AIM: Quote exactly, and only, the lines from the one with "depsgraph = bpy.context.evaluated_depsgraph_get()" down to the one with "shown = obj.evaluated_get(depsgraph)", both included.

SOURCE EXCERPT:
-------------------------
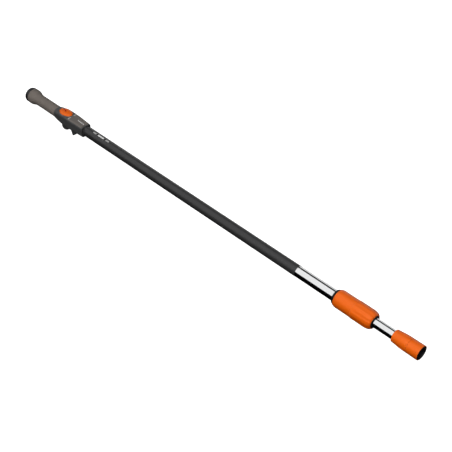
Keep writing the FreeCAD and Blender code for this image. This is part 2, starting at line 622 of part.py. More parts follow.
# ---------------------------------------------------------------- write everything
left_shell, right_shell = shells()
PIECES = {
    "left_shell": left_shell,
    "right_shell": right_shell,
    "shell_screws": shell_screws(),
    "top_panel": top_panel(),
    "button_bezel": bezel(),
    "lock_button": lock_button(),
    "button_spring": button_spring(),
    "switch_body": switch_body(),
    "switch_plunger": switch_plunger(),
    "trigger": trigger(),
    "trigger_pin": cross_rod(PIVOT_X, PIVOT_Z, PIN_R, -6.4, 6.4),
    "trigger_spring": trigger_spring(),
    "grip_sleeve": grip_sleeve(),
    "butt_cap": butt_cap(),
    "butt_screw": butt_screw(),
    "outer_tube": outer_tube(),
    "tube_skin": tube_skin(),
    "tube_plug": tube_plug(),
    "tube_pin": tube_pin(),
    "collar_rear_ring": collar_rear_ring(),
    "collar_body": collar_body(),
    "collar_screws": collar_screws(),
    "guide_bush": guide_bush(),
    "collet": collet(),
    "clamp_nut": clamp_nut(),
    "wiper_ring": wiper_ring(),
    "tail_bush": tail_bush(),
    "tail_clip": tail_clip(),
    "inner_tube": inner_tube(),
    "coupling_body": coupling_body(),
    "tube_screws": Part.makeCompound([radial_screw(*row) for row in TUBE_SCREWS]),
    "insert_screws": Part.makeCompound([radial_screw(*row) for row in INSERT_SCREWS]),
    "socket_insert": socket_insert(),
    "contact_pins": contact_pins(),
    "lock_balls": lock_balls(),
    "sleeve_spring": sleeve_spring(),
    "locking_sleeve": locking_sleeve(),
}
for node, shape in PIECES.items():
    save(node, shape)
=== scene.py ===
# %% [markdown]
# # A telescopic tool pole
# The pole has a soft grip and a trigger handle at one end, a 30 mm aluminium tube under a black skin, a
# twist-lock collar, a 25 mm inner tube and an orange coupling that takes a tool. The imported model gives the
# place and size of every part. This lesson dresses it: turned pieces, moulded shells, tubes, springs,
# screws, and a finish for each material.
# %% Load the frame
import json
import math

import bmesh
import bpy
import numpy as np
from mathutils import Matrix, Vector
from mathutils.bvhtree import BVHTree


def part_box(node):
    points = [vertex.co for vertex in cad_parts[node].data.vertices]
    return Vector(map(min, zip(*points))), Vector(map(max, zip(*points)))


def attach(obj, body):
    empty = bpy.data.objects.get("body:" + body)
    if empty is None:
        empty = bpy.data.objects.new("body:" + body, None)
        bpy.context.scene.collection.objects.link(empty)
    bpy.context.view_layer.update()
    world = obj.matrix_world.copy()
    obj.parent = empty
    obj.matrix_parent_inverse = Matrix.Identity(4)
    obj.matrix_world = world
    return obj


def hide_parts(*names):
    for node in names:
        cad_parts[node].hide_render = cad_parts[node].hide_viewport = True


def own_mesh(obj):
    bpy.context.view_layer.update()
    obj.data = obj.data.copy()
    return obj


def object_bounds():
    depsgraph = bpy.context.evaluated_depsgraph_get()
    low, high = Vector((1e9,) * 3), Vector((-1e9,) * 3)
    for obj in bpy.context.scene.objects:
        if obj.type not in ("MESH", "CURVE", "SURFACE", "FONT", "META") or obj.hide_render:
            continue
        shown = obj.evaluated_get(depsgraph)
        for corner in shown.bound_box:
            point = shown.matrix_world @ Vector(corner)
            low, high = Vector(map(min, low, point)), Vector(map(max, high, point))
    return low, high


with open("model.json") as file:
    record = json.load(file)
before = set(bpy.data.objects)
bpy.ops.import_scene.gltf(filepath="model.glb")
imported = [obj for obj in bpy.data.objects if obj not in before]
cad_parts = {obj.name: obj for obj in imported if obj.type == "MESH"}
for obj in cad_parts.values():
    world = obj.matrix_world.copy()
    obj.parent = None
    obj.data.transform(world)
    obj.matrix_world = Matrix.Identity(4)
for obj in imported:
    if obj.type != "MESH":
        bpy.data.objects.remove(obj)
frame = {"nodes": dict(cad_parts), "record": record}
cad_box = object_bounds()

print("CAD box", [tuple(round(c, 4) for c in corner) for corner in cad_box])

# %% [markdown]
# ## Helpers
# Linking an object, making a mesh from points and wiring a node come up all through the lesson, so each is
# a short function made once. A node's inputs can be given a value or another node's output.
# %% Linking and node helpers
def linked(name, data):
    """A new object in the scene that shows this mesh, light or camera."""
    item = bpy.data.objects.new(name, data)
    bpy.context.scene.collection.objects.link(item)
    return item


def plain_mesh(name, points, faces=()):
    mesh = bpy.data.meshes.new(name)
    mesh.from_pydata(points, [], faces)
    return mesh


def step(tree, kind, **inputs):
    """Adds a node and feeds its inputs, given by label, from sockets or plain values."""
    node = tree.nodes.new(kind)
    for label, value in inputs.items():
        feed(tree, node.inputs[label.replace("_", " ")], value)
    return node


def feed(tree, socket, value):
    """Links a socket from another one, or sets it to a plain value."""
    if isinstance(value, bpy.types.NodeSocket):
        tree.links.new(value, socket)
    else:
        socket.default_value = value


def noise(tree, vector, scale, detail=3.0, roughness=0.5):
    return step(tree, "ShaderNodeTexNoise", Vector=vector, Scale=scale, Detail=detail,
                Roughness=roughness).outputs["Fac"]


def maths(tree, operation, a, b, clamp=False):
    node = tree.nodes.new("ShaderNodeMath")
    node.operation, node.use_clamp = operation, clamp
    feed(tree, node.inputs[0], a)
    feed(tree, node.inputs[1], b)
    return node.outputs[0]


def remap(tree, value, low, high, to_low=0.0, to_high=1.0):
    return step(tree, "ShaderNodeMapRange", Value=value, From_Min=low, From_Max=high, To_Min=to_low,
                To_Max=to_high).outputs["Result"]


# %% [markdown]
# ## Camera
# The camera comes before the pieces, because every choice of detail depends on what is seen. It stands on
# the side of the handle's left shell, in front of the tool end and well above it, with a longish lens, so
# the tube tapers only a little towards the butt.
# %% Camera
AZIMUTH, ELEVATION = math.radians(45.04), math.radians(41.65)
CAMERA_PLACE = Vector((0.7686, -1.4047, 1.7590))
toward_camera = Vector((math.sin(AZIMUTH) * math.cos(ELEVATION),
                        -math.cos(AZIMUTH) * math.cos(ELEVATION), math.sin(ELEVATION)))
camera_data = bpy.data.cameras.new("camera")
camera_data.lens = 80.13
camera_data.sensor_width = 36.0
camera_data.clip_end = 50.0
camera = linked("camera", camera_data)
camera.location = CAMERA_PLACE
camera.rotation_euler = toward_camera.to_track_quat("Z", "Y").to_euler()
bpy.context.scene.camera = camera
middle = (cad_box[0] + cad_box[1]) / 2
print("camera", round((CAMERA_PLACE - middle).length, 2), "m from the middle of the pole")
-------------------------
ANSWER:
    depsgraph = bpy.context.evaluated_depsgraph_get()
    low, high = Vector((1e9,) * 3), Vector((-1e9,) * 3)
    for obj in bpy.context.scene.objects:
        if obj.type not in ("MESH", "CURVE", "SURFACE", "FONT", "META") or obj.hide_render:
            continue
        shown = obj.evaluated_get(depsgraph)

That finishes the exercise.